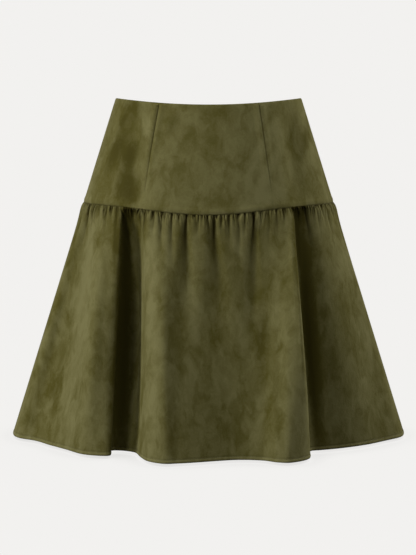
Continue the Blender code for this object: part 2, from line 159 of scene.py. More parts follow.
# A fold line runs straight from its turn on the hip seam to its turn on the hem. Its reach is its
# depth at the hem, as a share of the plain oval's; it gets half of that by its settle drop, and its
# belly is what it gains or loses half way down.
Fold = namedtuple("Fold", "seam_turn hem_turn reach settle belly")
FRONT_FOLDS = tuple(Fold(*row) for row in (
    # the left side, up to its crest
    (0, 0, 1, 1, 0), (17.4, 28.9, 0.677, 0.3, -0.232), (23.7, 38.7, 0.787, 0.3, -0.258),
    (28.2, 45.7, 0.879, 0.4, -0.067), (33.7, 52.6, 0.993, 1, 0.048), (41, 57.5, 0.992, 1, -0.012),
    # the left lip, the return under it, the floor behind and the wall beyond
    (47.5, 61.7, 0.953, 1, -0.078), (48, 62.1, 0.764, 0.06, -0.072),
    (51.1, 64.9, 0.743, 0.05, -0.106), (57.4, 68.7, 0.775, 0.05, -0.176),
    (60, 71.2, 0.943, 0.2, -0.108),
    # the centre, from crest to crest
    (61.9, 73.6, 1.063, 1, -0.014), (67.7, 78, 1.119, 0.6, 0.021), (78.3, 82.3, 1.09, 2, -0.023),
    (95.9, 97.4, 0.982, 2, -0.048), (114.2, 104.6, 1.023, 2, -0.049),
    (121.1, 109, 1.111, 1, -0.032), (126.9, 112.4, 1.149, 0.6, 0.028),
    # the right lip, its return and its floor
    (129, 116.5, 1.117, 0.25, 0.091), (130.2, 118.7, 1.052, 0.6, 0.168),
    (130.8, 119.9, 0.788, 0.04, -0.074), (137, 123, 0.786, 0.03, -0.003),
    # the right side
    (147, 131.4, 0.781, 0.25, 0.063), (157.3, 140.8, 0.762, 1, 0.061),
    (169.7, 155.8, 0.727, 2, -0.004),
))
BACK_FOLDS = tuple(Fold(*row) for row in (
    # the right side, up to its crest
    (180, 180, 1, 1, 0), (196, 209.6, 0.749, 3, 0), (213, 221.8, 1.045, 1, 0),
    # the right lip, its return and its hollow
    (222, 233.6, 0.977, 0.7, 0), (224, 238.8, 0.803, 0.12, 0), (229, 245.2, 0.77, 0.12, 0),
    (237, 249.2, 0.943, 0.6, 0),
    # the centre back, from crest to crest
    (246, 255.7, 1.106, 1, 0), (264, 269, 0.99, 3, 0), (281, 281.9, 1.089, 1, 0),
    (291, 289.2, 1.011, 1, 0),
    # the left lip, its return and its hollow
    (299, 294.4, 0.952, 0.7, 0), (302, 295.2, 0.816, 0.12, 0), (309, 300, 0.765, 0.12, 0),
    (318, 314, 0.901, 0.6, 0),
    # the left side
    (328, 328.3, 1.053, 1, 0), (344, 337.3, 0.732, 3, 0),
))

# Creases that run down from the gathers: where each starts on the hip seam as a turn, how far it
# runs, how deep and how wide it is in millimetres, and how much wider it gets and how far it drifts
# in hundredths of the way down.
Crease = namedtuple("Crease", "turn length depth width spread drift")
CREASE_UNITS = {"length": 1000, "depth": 1000, "width": 1000, "spread": 100, "drift": 100}
FRONT_CREASES = in_units(Crease, CREASE_UNITS, (
    (7, 30, 2.4, 1.5, 3, -10), (13, 50, 3.4, 2, 5, -12), (19.8, 95, 5, 3.4, 7, -4),
    (25, 20, 2, 1.4, 3, 5), (32.5, 24, 2.2, 1.5, 3, 5), (37.5, 34, 3, 1.7, 4, 2),
    (41.5, 18, 2.2, 1.4, 3, 0), (45, 26, 3, 1.5, 3, 5), (51.8, 20, 2.8, 1.3, 3, 8),
    (54.6, 26, 3, 1.4, 3, 6), (58.2, 20, 2.6, 1.3, 3, -4), (62, 24, 2.8, 1.4, 3, -8),
    (65.4, 32, 3, 1.5, 4, -10), (69.2, 52, 4, 1.7, 5, -10), (73.8, 54, 4.2, 1.7, 5, 0),
    (77, 18, 2.4, 1.3, 3, 0), (80.3, 150, 8.5, 1.6, 8.5, -2.5), (84.2, 22, 2.8, 1.4, 3, 5),
    (87, 17, 2.2, 1.3, 3, 0), (89.6, 46, 3.6, 1.6, 5, 0), (92.4, 150, 7.5, 1.6, 8, -1),
    (95.3, 20, 2.6, 1.4, 3, 4), (98.6, 34, 3, 1.5, 4, 3), (102.8, 44, 3.6, 1.6, 5, 0),
    (106.2, 28, 3.2, 1.5, 4, 0), (110.1, 130, 7.5, 1.6, 7, -1), (113.6, 22, 2.6, 1.4, 3, 3),
    (117.2, 30, 3, 1.5, 3, 4), (121.3, 30, 3, 1.6, 3, 5), (125.4, 20, 2.4, 1.4, 3, 6),
    (133.2, 24, 2.8, 1.4, 3, 8), (137.6, 50, 4, 1.8, 5, 12), (141.6, 18, 2.4, 1.4, 3, 8),
    (146.4, 28, 2.8, 1.6, 3, 10), (151.5, 20, 2.4, 1.4, 3, 10), (156.4, 36, 3, 1.7, 4, 15),
    (162, 20, 2.2, 1.4, 3, 15), (168.5, 28, 2.6, 1.6, 3, 15), (172.8, 75, 3, 1.2, 2, 10),
))
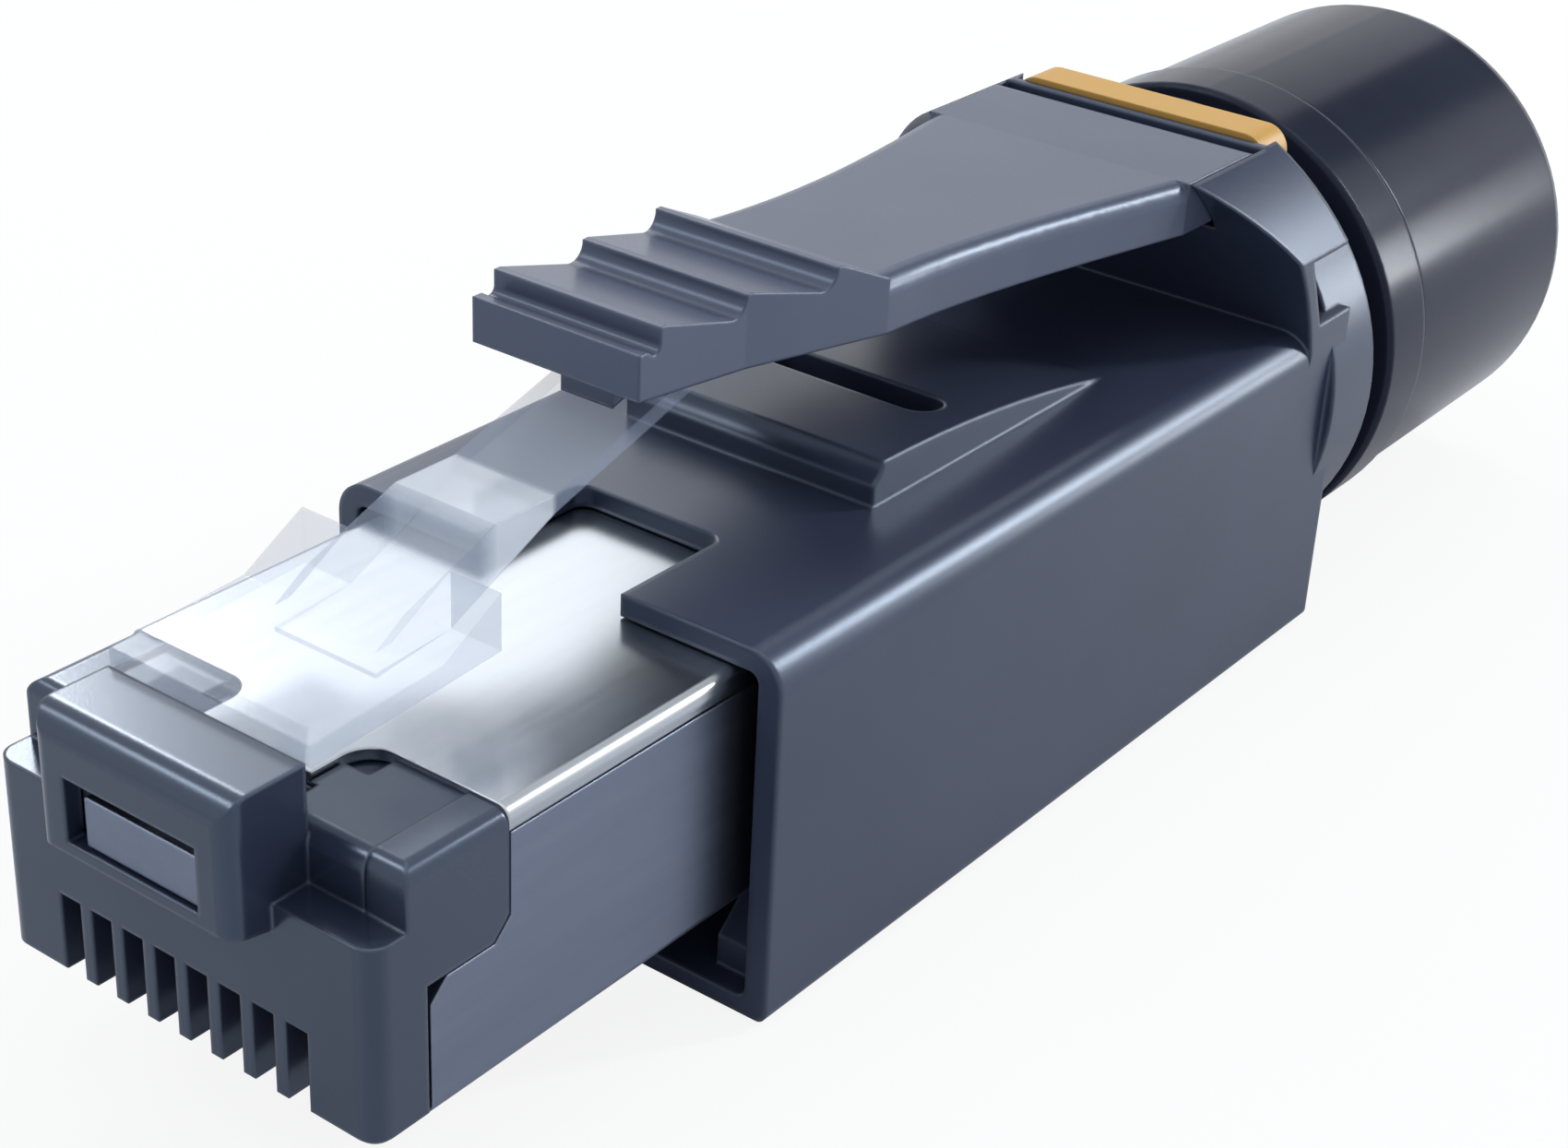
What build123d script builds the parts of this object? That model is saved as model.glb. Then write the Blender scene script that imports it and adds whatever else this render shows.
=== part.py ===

## TASK DIRECTIONS
In the entries above, count every line containing the word "scene". Write only the total.

## WRITTEN REPLY
2